> Question about the following code.
>
> +INTVAL
> +string_compare(STRING* s1, STRING* s2) {
> +    if (s1->encoding != s2->encoding) {
> +        if (s1->encoding->which != enc_utf32) {
> +            s1 =
Parrot_transcode_table[s1->encoding->which][enc_utf32](s1,
> NULL);
> +        }
> +        if (s2->encoding->which != enc_utf32) {
> +            s2 =
Parrot_transcode_table[s2->encoding->which][enc_utf32](s2,
> NULL);
> +        }
> +    }
> +
> +    return (ENC_VTABLE(s1)->compare)(s1, s2);
> +}
>

Am I missing something here, or does this code not properly free transcoded
s1's and s2's after it's done comparing them?

The second thing I wanted to ask about....I'm not sure if this is
preoptimization, but Perl did it, so it may be worth looking into. (Or may
be worth not looking into, for the same reason ;)
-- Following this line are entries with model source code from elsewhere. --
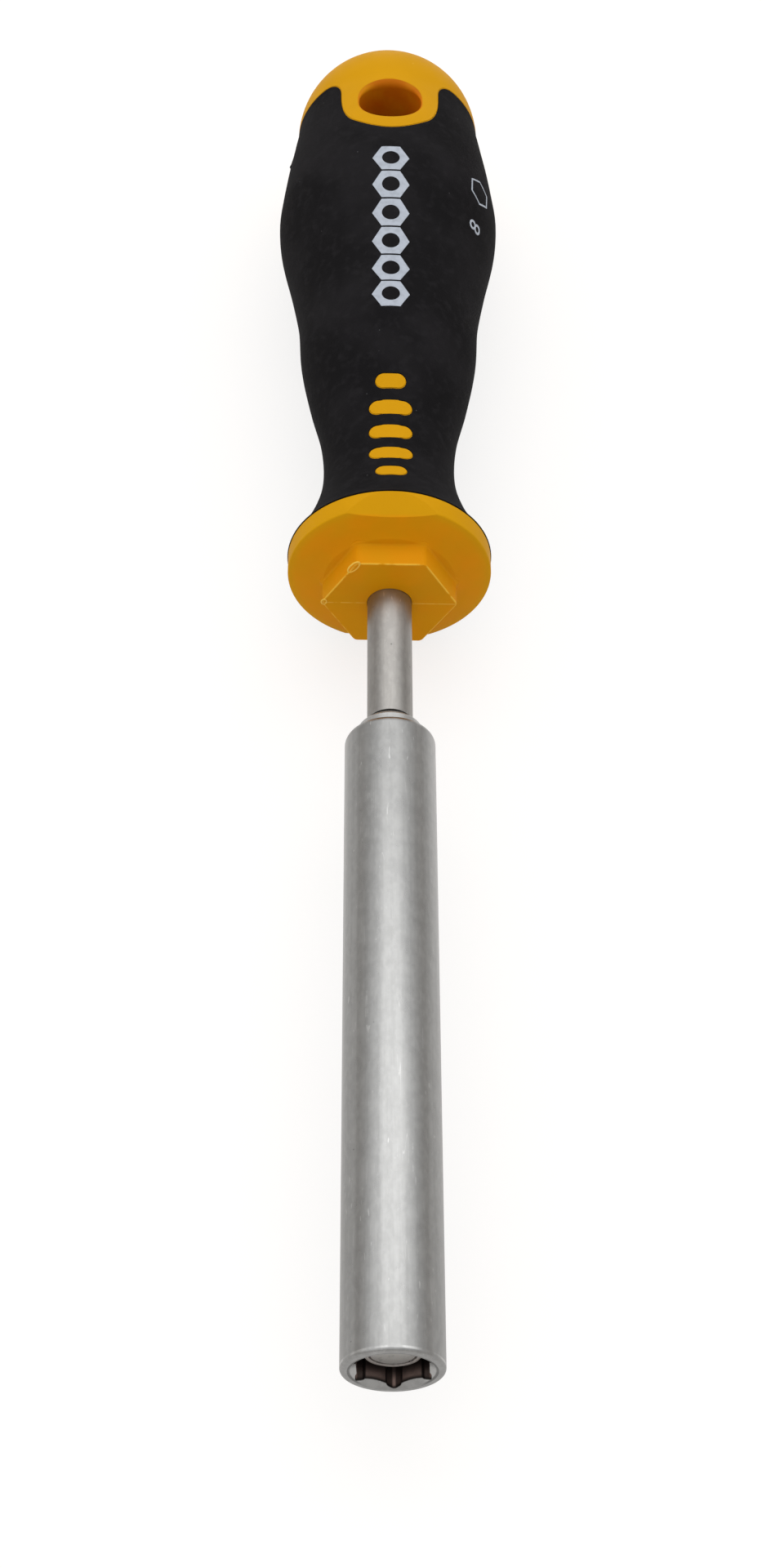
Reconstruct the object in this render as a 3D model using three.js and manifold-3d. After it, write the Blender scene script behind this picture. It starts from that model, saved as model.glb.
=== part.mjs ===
// Nut driver for 8 mm nuts: a tubular blade with a sprung magnet, pressed on a shank in a two-part handle.
// Millimetres. The tool lies along Y with its mouth towards -Y, and +Z is up.

import * as THREE from 'three';
import { mergeVertices } from 'three/addons/utils/BufferGeometryUtils.js';
import Module from 'manifold-3d';

const wasm = await Module();
wasm.setup();

// Driving dimensions of the whole tool
const bladeLength = 110;
const handleLength = 109;
const gripRadius = 16.5;
const acrossFlats = 8.1;

// Clearances and cutting allowance
const fitGap = 0.3;
const closeGap = 0.15;
const headGap = 0.4;
const overrun = 1;

// Socket tube
const cornerWall = 1;
const tubeLength = 89;
const edgeRound = 0.95;
const mouthLand = 0.05;
const mouthDepth = 0.9;
const socketDepth = 13;
const socketTurn = THREE.MathUtils.degToRad(3.2);
const reliefRadius = 0.65;
const reliefReach = 0.22;
const boreRadius = 3.6;
const springSeat = 36;
const grooveDepth = 0.5;
const grooveWidth = 1.3;
const shoulderLength = 3.2;
const neckWall = 0.8;
const neckLength = 0.9;

// Shoulder outline as shares of its length and of its fall to the neck
const shoulderShares = [[0.3, 0.1], [0.56, 0.34], [0.72, 0.6], [0.88, 0.86]];

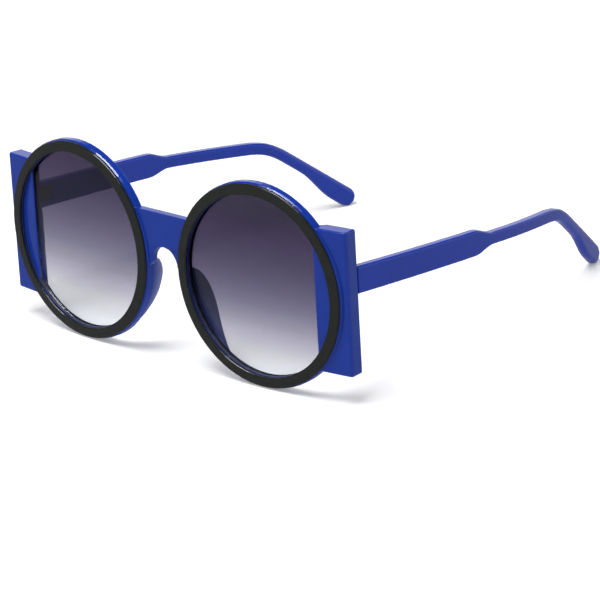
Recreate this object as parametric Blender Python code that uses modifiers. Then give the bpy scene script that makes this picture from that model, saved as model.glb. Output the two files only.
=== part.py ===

What about making an store_transcode( string, encodingtype ) function which
takes a string, and stores the encodingtype version in it. Strings would
then be able to store multiple versions of themselves, in utf32, utf8, etc
format. The original format would still be remembered as the 'main' format,
of course, for all printing and so on. But for internal parrot string ops,
one could use these alternate representations to avoid re-transcoding
strings.

If we compare a native string against many unicode strings, there should be
a performance increase. (Tests would be required to validate this, of
course.) This shouldn't blow our cache either, since we'd only be following
the pointer to the one string type we are using. Of course, comparing a
native string against many different native AND utf32 strings would result
in both being loaded into memory. But then we'd be using as much cache
memory as if we loaded the native one and converted it, if I understand
things correctly. Doing this with large strings could make memory/cache
usage go to hell if we store two copies: the megabyte native string, and
multimegabyte utf32 string. But then again, I can't imagine convering it to
utf32 at every comparsion will be very fast either. :)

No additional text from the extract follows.